- What to work on -
Identify the lines holding "Identity" and copy them.

- Data -
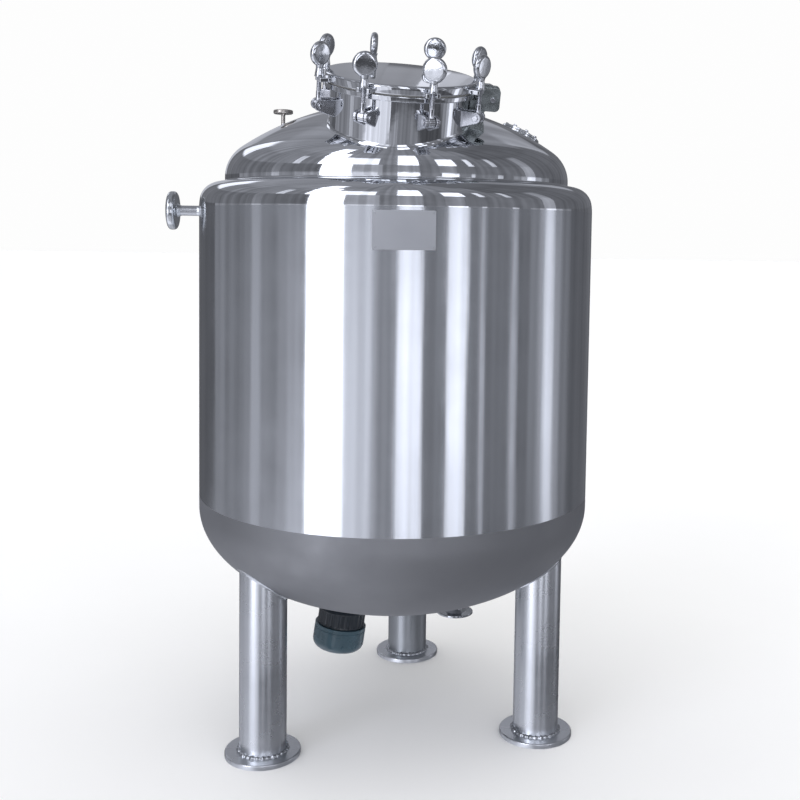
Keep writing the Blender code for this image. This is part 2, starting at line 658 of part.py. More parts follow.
def make_side_nozzle():
    """Jacket nozzle at the left, with its flared root and thick round flange."""
    face = JACKET_R + NOZZLE_REACH
    bore = NOZZLE_R - NOZZLE_WALL
    back = face - NOZZLE_FLANGE_THICK - GAP
    flare = [(NOZZLE_R + r, JACKET_R + z) for r, z in NOZZLE_FLARE]
    pipe = [(NOZZLE_R, back)] + flare + [(bore, flare[-1][1]), (bore, back)]
    pipe_mesh = turned_mesh("side_nozzle", pipe, PIPE_STEPS, closed=True)
    nozzle = add_part("side_nozzle", pipe_mesh, STEEL_BRUSHED, side_frame())
    shoulder = arc((VESSEL_R, TANGENT_Z), SHOULDER_R + GAP, 90.0, 0.0, SHOULDER_STEPS)
    low = NOZZLE_Z - 2 * REACH
    profile = [(0.0, shoulder[0][1])] + shoulder + [(JACKET_R + GAP, low), (0.0, low)]
    boolean(nozzle, add_guide("jacket_wall", turned_mesh("jacket_wall", profile)), "DIFFERENCE")
    low = face - NOZZLE_FLANGE_THICK
    edge = NOZZLE_EDGE
    flange = arc((NOZZLE_FLANGE_R - edge, face - edge), edge, 90.0, 0.0, 2)
    flange += arc((NOZZLE_FLANGE_R - edge, low + edge), edge, 0.0, -90.0, 2)
    flange += [(bore, low), (bore, face)]
    flange_mesh = turned_mesh("side_nozzle_flange", flange, FITTING_STEPS, closed=True)
    add_part("side_nozzle_flange", flange_mesh, STEEL_BRUSHED, side_frame())


def outlet_frame():
    """Frame on the bottom head at the outlet, with Z pointing down."""
    rise = math.sqrt(1.0 - (OUTLET_AT[0] ** 2 + OUTLET_AT[1] ** 2) / JACKET_R ** 2)
    z = SEAM_Z - HEAD_FLANGE - HEAD_DEPTH * rise
    return Matrix.Translation((*OUTLET_AT, z)) @ Matrix.Rotation(math.pi, 4, "X")


def mixer_frame():
    return bottom_frame(*MIXER_AT)


def make_outlet():
    """Outlet nozzle from the vessel's bottom through the jacket, with its flange."""
    bore = OUTLET_R - OUTLET_WALL
    back = OUTLET_LENGTH - OUTLET_FLANGE_THICK
    profile = [(OUTLET_FLANGE_R, OUTLET_LENGTH), (OUTLET_FLANGE_R, back), (OUTLET_R, back),
               (OUTLET_R, -OUTLET_ROOT), (bore, -OUTLET_ROOT), (bore, OUTLET_LENGTH)]
    mesh = turned_mesh("outlet_nozzle", profile, PIPE_STEPS, closed=True)
    outlet = add_part("outlet_nozzle", mesh, STEEL_BRUSHED, outlet_frame())
    boolean(outlet, VESSEL, "DIFFERENCE")


def make_mixer():
    """Bottom mixer drive: its mount through the jacket, the motor housing and the fan cowl."""
    frame = mixer_frame()
    rim = MOUNT_DROP - MOUNT_RIM_THICK
    mount = [(0.0, MOUNT_DROP), (MOUNT_R + MOUNT_RIM, MOUNT_DROP), (MOUNT_R + MOUNT_RIM, rim), (MOUNT_R, rim),
             (MOUNT_R, -2 * REACH), (0.0, -2 * REACH)]
    carrier = add_part("mixer_mount", turned_mesh("mixer_mount", mount, FITTING_STEPS), STEEL_BARE, frame)
    boolean(carrier, VESSEL, "DIFFERENCE")
    low = MOUNT_DROP + GAP
    high = low + MOTOR_LENGTH
    inset, depth = MOTOR_EDGE
    housing = [(0.0, high), (MOTOR_R, high), (MOTOR_R, low + depth), (MOTOR_R - inset, low), (0.0, low)]
    add_part("motor_housing", turned_mesh("motor_housing", housing, FITTING_STEPS), PAINT_DARK, frame)
    low = high + GAP
    high = low + COWL_LENGTH
    cowl = [(0.0, high)] + arc((COWL_R - COWL_ROUND, high - COWL_ROUND), COWL_ROUND, 90.0, 0.0, 4)
    cowl += [(COWL_R, low), (0.0, low)]
    add_part("fan_cowl", turned_mesh("fan_cowl", cowl, FITTING_STEPS), PAINT_TEAL, frame)


def make_nameplate():
    """Blank plate bent to the jacket's curve."""
    mesh = bpy.data.meshes.new("nameplate")
    shape = bmesh.new()
    bmesh.ops.create_grid(shape, x_segments=8, y_segments=1, size=0.5)
    for vert in shape.verts:
        point = around_tank(PLATE_AZIMUTH + math.degrees(vert.co.x * PLATE_SIZE[0] / JACKET_R),
                            JACKET_R + 3 * GAP + PLATE_THICK, PLATE_Z + vert.co.y * PLATE_SIZE[1])
        vert.co = point
    shape.to_mesh(mesh)
    shape.free()
    plate = add_part("nameplate", mesh, PLATE)
    thick = plate.modifiers.new("Thick", "SOLIDIFY")
    thick.thickness = PLATE_THICK
    thick.offset = -1.0


def make_legs():
    """Three pipe legs under the bottom head, each on a round foot plate."""
    pipe = [(LEG_R, SEAM_Z), (LEG_R, FOOT_THICK + GAP), (LEG_R - LEG_WALL, FOOT_THICK + GAP),
            (LEG_R - LEG_WALL, SEAM_Z)]
    foot = [(0.0, FOOT_THICK), (FOOT_R - FOOT_EDGE, FOOT_THICK), (FOOT_R, FOOT_THICK - FOOT_EDGE),
            (FOOT_R, 0.0), (0.0, 0.0)]
    for side, azimuth in LEG_AZIMUTHS.items():
        frame = Matrix.Translation(around_tank(azimuth, LEG_CIRCLE_R))
        leg_mesh = turned_mesh("leg", pipe, FITTING_STEPS, closed=True)
        leg = add_part("leg_" + side, leg_mesh, STEEL_BRUSHED, frame)
        boolean(leg, JACKET, "DIFFERENCE")
        add_part("foot_" + side, turned_mesh("foot", foot, FITTING_STEPS), STEEL_BRUSHED, frame)


def centre_on_box():
    """Shift everything so that the origin is under the middle of the box."""
    shift = Matrix.Translation((NOZZLE_REACH / 2, 0.0, 0.0))
    bpy.context.view_layer.update()
    for obj in list(PARTS.objects) + list(GUIDES.objects):
        obj.matrix_world = shift @ obj.matrix_world


clear_scene()
PARTS = new_collection("mixing_tank")
GUIDES = new_collection("cutters")
VESSEL = vessel_solid()
JACKET = jacket_solid()
DOME = dome_solid("dome_space", GAP)
make_jacket()
make_bottom_head()
make_vessel()
make_top_head()
make_neck()
make_lid()
make_swing_bolts()
make_hinge()
make_sight_glass()
make_stub()
make_side_nozzle()
make_outlet()
make_mixer()
make_nameplate()
make_legs()
centre_on_box()
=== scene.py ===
"""Looks of the jacketed mixing tank: smooth shells, welds, fasteners, finishes and studio light.

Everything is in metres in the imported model's frame. The frames of single fittings are built as in the CAD.
"""

import math

import bmesh
import bpy
from mathutils import Matrix, Vector


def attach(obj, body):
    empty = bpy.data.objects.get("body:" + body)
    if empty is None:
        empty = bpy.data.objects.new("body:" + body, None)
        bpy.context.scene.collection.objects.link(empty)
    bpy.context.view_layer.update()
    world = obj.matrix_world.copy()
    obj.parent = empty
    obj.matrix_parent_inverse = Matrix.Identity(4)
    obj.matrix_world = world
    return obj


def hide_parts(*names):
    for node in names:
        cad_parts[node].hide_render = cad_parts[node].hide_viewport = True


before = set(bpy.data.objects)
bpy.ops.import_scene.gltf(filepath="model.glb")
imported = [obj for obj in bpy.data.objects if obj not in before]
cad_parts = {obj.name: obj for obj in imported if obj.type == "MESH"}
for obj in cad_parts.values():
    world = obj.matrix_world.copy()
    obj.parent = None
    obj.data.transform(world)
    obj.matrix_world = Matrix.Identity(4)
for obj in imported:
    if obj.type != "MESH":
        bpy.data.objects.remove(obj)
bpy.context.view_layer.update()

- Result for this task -
    obj.matrix_parent_inverse = Matrix.Identity(4)
    obj.matrix_world = Matrix.Identity(4)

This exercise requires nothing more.